Place each chicken breast between two sheets of baking paper. Pound the chicken with a meat mallet or rolling pin until it is an even thickness, about 1cm-thick. In a shallow bowl, combine the garlic & herb seasoning, plain flour and a pinch of salt. In a second shallow bowl, whisk the egg. In a third shallow bowl, place the panko breadcrumbs. Coat the chicken in the flour mixture, followed by the egg and finally the breadcrumbs. Transfer to a plate.

4

Heat a large frying pan over a medium-high heat with a drizzle of olive oil. Cook the bacon, turning, until golden, 4-5 minutes. Transfer to a plate. Return the frying pan to a medium-high heat with enough olive oil to cover the base of the pan.

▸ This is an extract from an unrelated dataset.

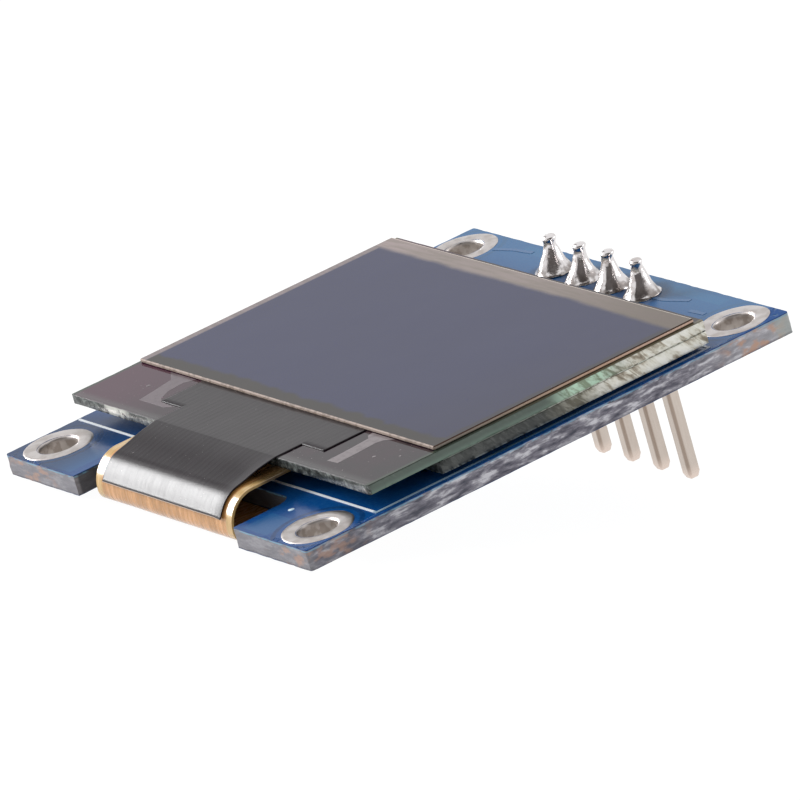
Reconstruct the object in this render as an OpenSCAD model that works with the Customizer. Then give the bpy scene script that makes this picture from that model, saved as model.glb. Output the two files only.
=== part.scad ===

Cook the crumbed chicken, in batches, until golden and cooked through, 2-4 minutes each side. Transfer the chicken to a second lined oven tray. Roughly chop the parsley leaves. Top each piece of chicken with the bacon, tomato sugo (see ingredients), parsley, shredded Cheddar cheese and grated Parmesan cheese. Bake until the cheese has melted and the chicken is cooked through, 8-10 minutes.

TIP: Chicken is cooked through when it's no longer pink inside.

5

While the chicken is baking, combine the shredded cabbage mix, celery, baby spinach and the mayonnaise in a medium bowl. Season to taste.

6

Divide the chicken and bacon parmigiana and slaw between plates. Serve with the fries and garlic aioli.